Records for this exercise

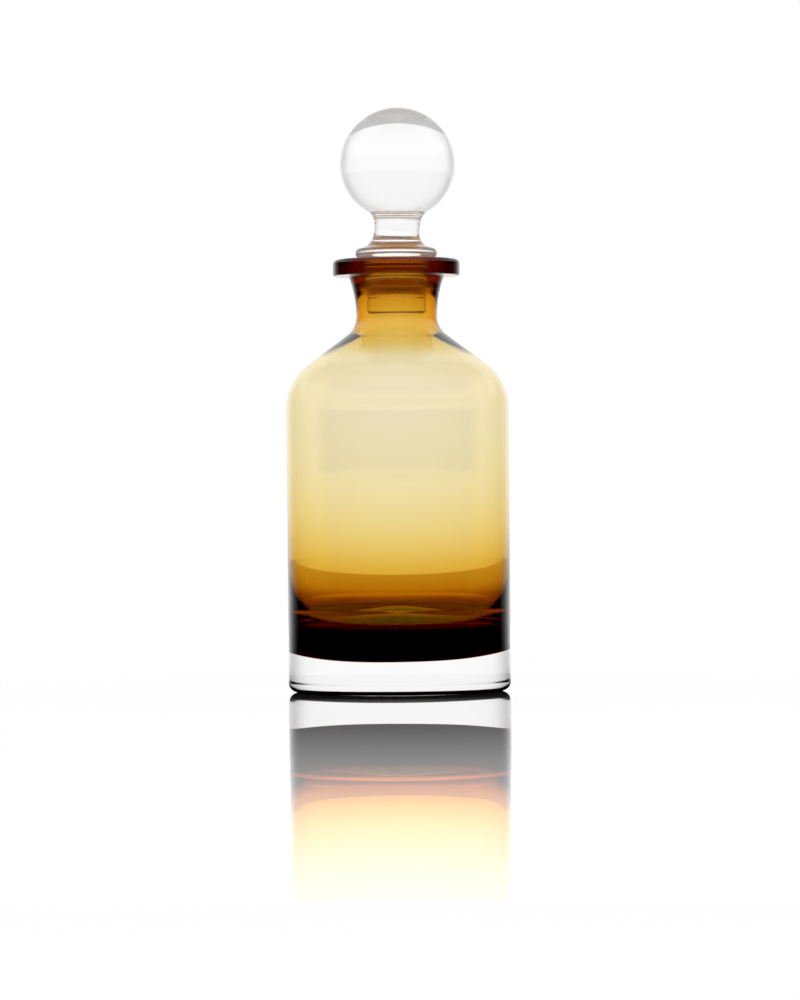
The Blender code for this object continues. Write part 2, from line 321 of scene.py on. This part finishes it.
def inset(points, depth_at):
    """A line of points moved square into the glass by a depth that may differ with the height."""
    moved = []
    for index, (radius, height) in enumerate(points):
        before = points[max(index - 1, 0)]
        after = points[min(index + 1, len(points) - 1)]
        across = after[0] - before[0]
        along = after[1] - before[1]
        length = math.hypot(across, along)
        depth = depth_at(height)
        moved.append((radius + depth * along / length, height - depth * across / length))
    return moved


def casing_at(height):
    """Thickness of the clear outer layer."""
    growth = smooth_step(height, WALL_GROWS_FROM, WALL_GROWS_TO)
    return BODY_CASING + (NECK_CASING - BODY_CASING) * growth


def wall_at(height):
    """Thickness of the whole wall."""
    growth = smooth_step(height, WALL_GROWS_FROM, WALL_GROWS_TO)
    thickening = BOWL_THICKENING * math.exp(-(height - BOWL_CORNER_TOP) / THICKENING_LENGTH)
    root = BOWL_ROOT * math.exp(-(height - BOWL_CORNER_TOP) / ROOT_LENGTH)
    return BODY_WALL + (THROAT_WALL - BODY_WALL) * growth + thickening + root


def below_throat(points):
    """The points of a line that lie no higher than the throat."""
    return [point for point in points if point[1] <= THROAT_HEIGHT]


def hollow_side(skin):
    """The hollow's side from the mouth's ring down to its floor's corner, set back into the glass by skin."""
    side = inset(below_throat(outer_side(BOWL_CORNER_TOP)), lambda height: wall_at(height) - skin)
    throat_radius = side[0][0]
    corner_centre = (BODY_RADIUS - wall_at(BOWL_CORNER_TOP) - BOWL_CORNER_RADIUS, BOWL_CORNER_TOP)
    corner = arc(corner_centre, BOWL_CORNER_RADIUS + skin, 0.0, -QUARTER_TURN, BOWL_CORNER_STEPS)
    passage = []
    for index in range(PASSAGE_STEPS + 1):
        height = RING_BOTTOM + (THROAT_HEIGHT - RING_BOTTOM) * index / PASSAGE_STEPS
        share = smooth_step(height, RING_BOTTOM - NECK_WIDENS_OVER, RING_BOTTOM)
        passage.append((throat_radius + (BORE_RADIUS + skin - throat_radius) * share, height))
    return joined(passage, side, corner)


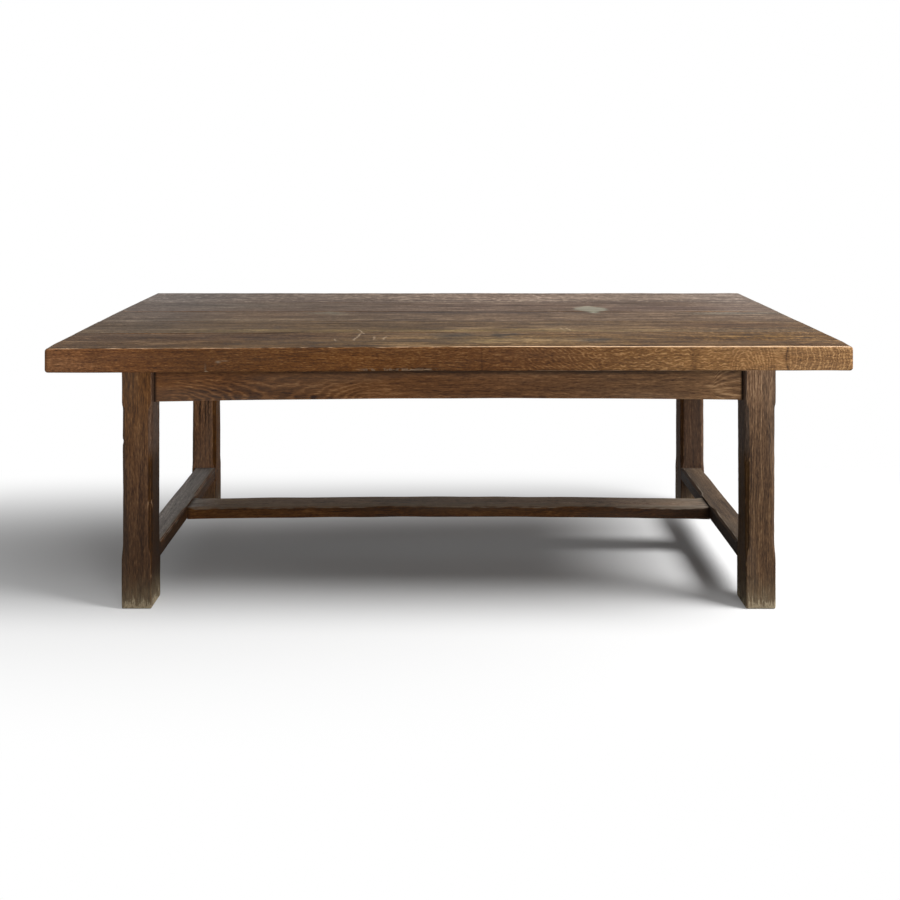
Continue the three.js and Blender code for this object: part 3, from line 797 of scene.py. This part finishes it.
def plank_tuning(number, graph):
    """Patches of the upper face, painted light at its right end, darker end faces, and a front edge
    that is darkest in the middle with painted light towards its right end.
    """
    x, front = graph.x, front_share(graph)
    wander = graph.noise((0.16, 0.05, 0.1), 331, detail=3, roughness=0.65) - 0.5
    along, across = x + wander * 0.35, graph.y + wander * 0.05
    left_end, right_end = x.step(-0.6, -1.0), x.step(0.8, 1.0)
    end = graph.facing_x.size().step(0.5, 0.9)
    # Lighter at both ends of the upper face; the right end, lighter and greyer, is painted light from
    # the right
    value = 1 + x.step(-0.88, -1.03) * 0.12 + right_end * 0.12
    value = value + x.bump(0.22, 0.2) * 0.08 - x.bump(-0.25, 0.2) * 0.1
    saturation = 1.06 - left_end * (graph.y.step(-0.4, 0.1) * 0.18 + 0.13)
    saturation = saturation - right_end * graph.y.step(-0.2, 0.1) * 0.16
    hue = BOARD_HUES[number - 1]
    for centre_x, centre_y, length, width, *changes in PATCHES[number]:
        patch = along.bump(centre_x, length) * across.bump(centre_y, width)
        more_value, more_saturation, more_hue = (*changes, 0, 0)[:3]
        value = value + patch * more_value * 1.5
        saturation = saturation + patch * more_saturation
        hue = hue + patch * more_hue
    # The front edge: darkest in the middle and lighter towards both ends, with painted light on its
    # right part
    front_value = 0.79 + x.step(-0.1, -0.4) * 0.08 - x.bump(0, 0.25) * 0.06
    front_value = front_value + x.step(-0.65, -1.0) * 0.72 + x.step(0.15, 0.95) * 0.82
    front_saturation = 0.95 + x.bump(-0.3, 0.75) * 0.13
    # End faces are darker: older end grain, and painted shade where the lamp lights them
    value = value * (1 - front) * (1 - end * 0.38) + front_value * front
    saturation = (saturation - end * 0.15) * (1 - front) + front_saturation * front
    return hue * (1 - front) + (x.step(0.1, 0.7) * 0.012 - 0.002) * front, saturation, value


# Scratches in the top: X, Y, length and direction in degrees
SCRATCHES = (
    (-0.258, -0.278, 0.07, -72), (-0.262, -0.358, 0.1, -97), (-0.212, -0.377, 0.045, -92),
    (-0.184, -0.377, 0.045, -95), (-0.318, -0.4, 0.025, -80), (0.342, -0.245, 0.04, -83),
    (0.358, -0.245, 0.04, -83),
)
# Cracks and dark streaks along the grain: X, Y, half length
CRACKS = (
    (0.97, -0.431, 0.035), (1.05, -0.431, 0.02), (0.82, -0.436, 0.045), (0.7, -0.42, 0.05),
    (0.35, 0.105, 0.12), (0.09, 0.232, 0.05), (-0.15, 0.235, 0.03), (0.66, 0.255, 0.05),
    (-0.55, -0.14, 0.06), (0.1, 0.081, 0.35),
)
STAIN = (0.48, 0.125)
STAINED_BOARDS = (2, 3)
PALE_MARK = (0.34, 0.26, 0.18)


def top_marks(number, graph, colour):
    """The stain, scratches and cracks that lie on a board, and the chips of the front edge."""
    low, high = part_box(f"top_board_{number}")
    scratches = [line for line in SCRATCHES if low.y - 0.05 < line[1] < high.y + 0.05]
    cracks = [line for line in CRACKS if low.y < line[1] < high.y]
    if number in STAINED_BOARDS:
        colour = stained(graph, colour)
    if scratches:
        colour = scratched(graph, colour, scratches)
    if cracks:
        colour = cracked(graph, colour, cracks)
    return chipped(graph, colour) if number == FRONT_BOARD else colour


def stained(graph, colour):
    """A pale, pointed stain with a tail to the front."""
    x, y = graph.x, graph.y
    wander = graph.noise((0.03, 0.03), 341, detail=3) - 0.5
    away = (y - STAIN[1]) / 0.067
    stain = (x - STAIN[0]).size() / 0.054 + away * away + wander * 0.7
    tail = x.bump(STAIN[0] + 0.004, 0.012) * y.bump(STAIN[1] - 0.062, 0.022) * 0.35
    share = (stain.step(1.25, 0.72) * 0.54 + tail) * upper_share(graph)
    return graph.mix(share, colour, (0.215, 0.215, 0.165))


def scratched(graph, colour, scratches):
    """Fine pale scratches."""
    wander = graph.noise((0.03, 0.03), 343, detail=3) - 0.5
    share = 0
    for centre_x, centre_y, length, degrees in scratches:
        cosine, sine = math.cos(math.radians(degrees)), math.sin(math.radians(degrees))
        from_x, from_y = graph.x - centre_x + wander * 0.02, graph.y - centre_y
        along, across = from_x * cosine + from_y * sine, from_y * cosine - from_x * sine
        share = share + across.bump(0, 0.0027) * along.within(-length / 2, length / 2, 0.008)
    broken = graph.noise((0.008, 0.01), 345).step(0.3, 0.55) * 0.6 + 0.4
    return graph.mix(share * broken * upper_share(graph) * 0.5, colour, PALE_MARK)


def cracked(graph, colour, cracks):
    """Thin dark streaks along the grain."""
    wander = graph.noise((0.03, 0.03), 344, detail=3) - 0.5
    share = 0
    for centre_x, centre_y, length in cracks:
        along = (graph.x + wander * 0.1).bump(centre_x, length)
        share = share + (graph.y + wander * 0.008).bump(centre_y, 0.008) * along
    return graph.mix(share * upper_share(graph) * 0.8, colour, (0.03, 0.018, 0.009))


def chipped(graph, colour):
    """Small pale chips, a rubbed lower edge and dark smudges on the front edge of the top."""
    x, z = graph.x, graph.z
    fine = graph.noise((0.008, 0.012), 342)
    chip = x.bump(-0.627, 0.006) * z.bump(0.7165, 0.003)
    chip = chip + x.bump(-0.61, 0.01) * z.bump(0.7195, 0.0015) * 0.6
    chip = chip + x.bump(-0.662, 0.0025) * z.step(0.72, 0.695) * 0.35
    rubbed = z.step(0.702, 0.694) * x.within(-0.235, -0.03, 0.03) * fine.step(0.46, 0.56) * 0.8
    smudge = (x.bump(-0.96, 0.02) + x.bump(-0.585, 0.006) * 0.6) * fine.step(0.35, 0.6)
    front = front_share(graph)
    colour = graph.mix(smudge * front * 0.3, colour, (0.04, 0.02, 0.01))
    return graph.mix((chip + rubbed) * front * 0.6, colour, PALE_MARK)


def rail_figure(graph):
    """Growth rings of the long aprons: two nests of arches below and a fan on the right."""
    x, z = graph.x, graph.z
    warp = graph.noise((0.05, 0.02), 321) - 0.5
    up = z - 0.581  # from just under the apron
    left, right = (x + 0.79) / 3.4, (x + 0.2) / 3.0  # from the hearts of the two nests, shortened
    left_radius = (left * left + up * up).math("SQRT")
    right_radius = (right * right + up * up).math("SQRT")
    both = (left_radius * left_radius + right_radius * right_radius).math("SQRT")
    rings = left_radius * right_radius / both + warp * 0.012
    arches = (rings.lines(0.0078, 2) - 0.35) * x.within(-0.78, -0.22, 0.05) * up.step(0.085, 0.03)
    spread = (x.above(0.748) + 0.004).math("SQRT") * 0.25
    fan = (z - 0.612 + warp * 0.01) / spread
    flames = (fan.lines(0.3, 1.8) - 0.4) * x.within(0.752, 0.9, 0.012) * fan.within(-0.7, 2, 0.3)
    knot = x.bump(-0.385, 0.009) * z.bump(0.59, 0.006)
    streak = x.bump(0.745, 0.025) * z.bump(0.622, 0.005) + x.bump(0.77, 0.02) * z.bump(0.61, 0.004)
    return arches * (1.15 - x.step(-0.5, -0.35) * 0.4) + flames * 0.9 - knot * 2 + streak * 0.9


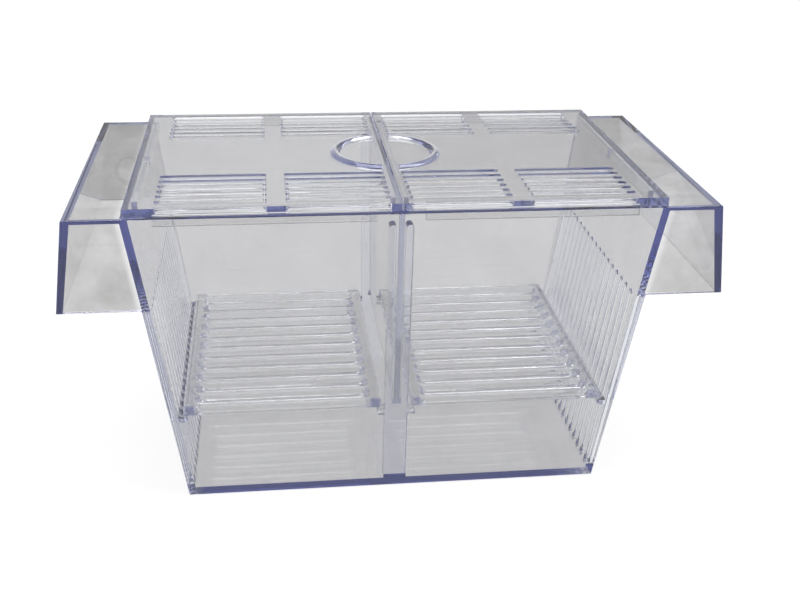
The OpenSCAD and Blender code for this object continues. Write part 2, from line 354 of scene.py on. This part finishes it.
# One grate, drawn on the right: bars across X between two rails. The rows beside each round-ended slot
# close in on the slot's middle at its ends
def buildGrate(g, node, side):
    inner, outer = sorted(abs(edgeOf(node, 0, end)) for end in (0, 1))
    reach = edgeOf(node, 1, 1)
    start = np.linspace(-reach, reach - g["barWidth"], g["bars"])
    middle = (start[:-1] + start[1:] + g["barWidth"]) / 2
    half = middle[0] - start[0] - g["barWidth"]
    slotFrom, slotTo = inner + g["railWidth"], outer - g["railWidth"]
    x = np.concatenate([[inner], slotFrom + capRows(half), slotTo - capRows(half)[::-1], [outer]])
    wide = half * capWidth(np.minimum(x - slotFrom, slotTo - x), half)
    beside = np.stack([middle - wide[:, None], middle + wide[:, None]], -1).reshape(x.size, -1)
    ends = np.full((x.size, 1), reach)
    y = np.concatenate([-ends, beside, ends], 1)
    z = np.array([grateLow, grateHigh])
    filled = np.ones((x.size - 1, y.shape[1] - 1, 1), bool)
    filled[1:-1, 1::2] = False    # bars and slots take turns across Y
    points = np.stack(np.broadcast_arrays(x[:, None, None], y[..., None], z), -1)
    if side < 0:
        filled, points = filled[::-1], points[::-1] * (-1, 1, 1)
    piece = makePiece(node + "_bars", *cellSkin(filled, points), middle)
    roundEdges(piece, g["rounding"], g["roundingSteps"])
    return piece


lid = {
    "thick": 2.5 * mm,
    "slots": 6,
    "slotWidth": 2.1 * mm,
    "slotRingGap": 1.6 * mm,     # solid strip between the ring and the nearest slot
    "slotRimGap": 5.6 * mm,      # from the lid's edge to the middle of the outermost slot
    "slotJointGap": 2.75 * mm,
    "slotLength": 30.75 * mm,    # of the inner slots
    "slotStrip": 5.5 * mm,       # solid strip between the inner and the outer slots
    "slotSideGap": 8.75 * mm,
    "skirtThick": 1.7 * mm,
    "skirtGap": 0.35 * mm,
    "skirtGuideGap": 3.5 * mm,
    "cornerGap": 6.5 * mm,
    "sideSkirtGap": 2.4 * mm,
    "lipThick": 1.4 * mm,
    "lipGuideGap": 1.5 * mm,
    "ringRadius": 16.4 * mm,
    "beadRadius": 1.8 * mm,
    "beadHigh": 1.1 * mm,
    "ringEnd": 2.7 * mm,         # from the lid joint to the ring's flat ends
    "rounding": 0.14 * mm,
    "sharpBelow": 0.1 * mm,      # above the skirts' bottoms, whose edges aren't rounded
    "depth": 0.8,                # strength of its body colour beside the tank's
    "paintedShade": {"left": 0.10, "right": 0.36},    # each half's own share of the painted shade
    "clear": (0.88, 0.88, 0.865),             # what it lets through of white with no painted shade
}


# One lid half, drawn on the right: a slotted plate with skirts and a joint lip below it, whose lower edges
# stay sharp
def buildLid(p, node, side):
    low, high = edgeOf(node, 2, 0), edgeOf(node, 2, 1) - p["beadHigh"]
    plateLow = high - p["thick"]
    jointFace, edgeX = sorted(abs(edgeOf(node, 0, end)) for end in (0, 1))
    edgeY = edgeOf(node, 1, 1)
    mouthX, mouthY = sideIn(low), panelIn(low)
    lipIn = edgeOf("divider", 0, 1) + p["skirtGap"]
    lipOut = lipIn + p["lipThick"]
    lipY = mouthY - guideDepth - p["lipGuideGap"]
    skirtY = mouthY - p["skirtGap"]
    skirtX = mouthX - p["skirtGap"]
    sideY = p["sideSkirtGap"] / 2
    skirtNear = tank["channelHalf"] + tank["ribWidth"] + p["skirtGuideGap"]
    skirtFar, skirtFarY = mouthX - p["cornerGap"], mouthY - p["cornerGap"]
    half = p["slotWidth"] / 2
    near, far = p["ringRadius"] + p["beadRadius"] + p["slotRingGap"] + half, edgeY - p["slotRimGap"]
    innerFar = p["slotJointGap"] + p["slotLength"]
    groups = [(p["slotJointGap"], innerFar), (innerFar + p["slotStrip"], edgeX - p["slotSideGap"])]

    caps = [np.concatenate([a + capRows(half), b - capRows(half)]) for a, b in groups]
    x = divisions(
        [jointFace, lipIn, lipOut, skirtNear, skirtFar, skirtX - p["skirtThick"], skirtX, edgeX], *caps)
    middle = np.linspace(near, far, p["slots"])
    middle = np.concatenate([-middle[::-1], middle])
    skirtEnds = np.array([sideY, skirtFarY, lipY, skirtY - p["skirtThick"], skirtY, edgeY])
    y = divisions(-skirtEnds, skirtEnds, middle - half, middle, middle + half)
    z = np.array([low, plateLow, high])

    # Rows at a slot's edge close in on its middle where the slot ends round
    wide = np.zeros(x.size)
    for a, b in groups:
        own = (x > a - hair) & (x < b + hair)
        wide[own] = capWidth(np.minimum(x - a, b - x), half)[own]
    nearest = middle[np.abs(y[:, None] - middle).argmin(1)]
    onEdge = np.abs(np.abs(y - nearest) - half) < hair
    bent = np.where(onEdge, nearest + (y - nearest) * wide[:, None], y)

    cx, cy = ((a[1:] + a[:-1]) / 2 for a in (x, y))
    inSlot = (np.abs(cy[:, None] - middle) < half).any(1)[None, :]
    alongSlot = np.any([(cx > a) & (cx < b) for a, b in groups], axis=0)[:, None]
    cx, cy = cx[:, None], np.abs(cy)[None, :]
    plate = ~(inSlot & alongSlot)
    skirts = (cy > skirtY - p["skirtThick"]) & (cy < skirtY) & (cx > skirtNear) & (cx < skirtFar)
    skirts |= (cx > skirtX - p["skirtThick"]) & (cx < skirtX) & (cy > sideY) & (cy < skirtFarY)
    skirts |= (cx > lipIn) & (cx < lipOut) & (cy < lipY)
    filled = np.stack([skirts, plate], -1)
    points = np.stack(np.broadcast_arrays(x[:, None, None], bent[..., None], z), -1)
    if side < 0:
        filled, points = filled[::-1], points[::-1] * (-1, 1, 1)
    cuts = np.unique(np.concatenate([middle, [-sideY, sideY]]))
    piece = makePiece(node + "_plate", *cellSkin(filled, points), cuts)
    weld(piece, halfRing(p, high, side), cuts)
    roundEdges(piece, p["rounding"], above=low + p["sharpBelow"])
    return piece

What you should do
Copy the records above exactly, from the first line through the line containing "return moved", and include nothing else.

Task answer
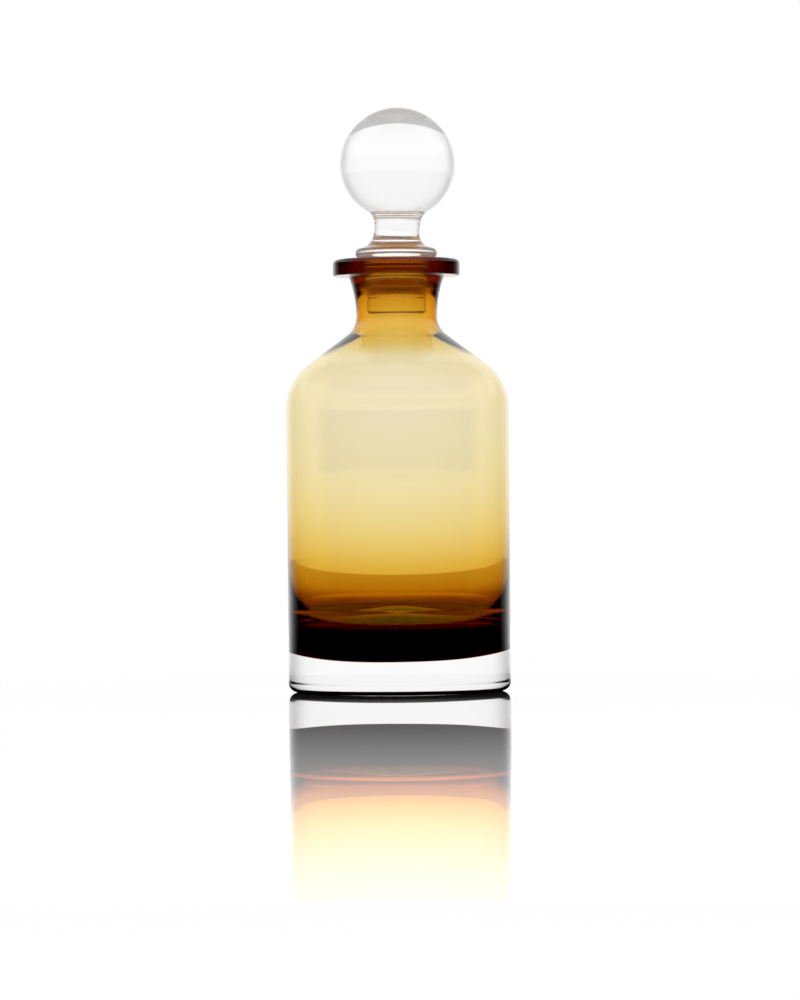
The Blender code for this object continues. Write part 2, from line 321 of scene.py on. This part finishes it.
def inset(points, depth_at):
    """A line of points moved square into the glass by a depth that may differ with the height."""
    moved = []
    for index, (radius, height) in enumerate(points):
        before = points[max(index - 1, 0)]
        after = points[min(index + 1, len(points) - 1)]
        across = after[0] - before[0]
        along = after[1] - before[1]
        length = math.hypot(across, along)
        depth = depth_at(height)
        moved.append((radius + depth * along / length, height - depth * across / length))
    return moved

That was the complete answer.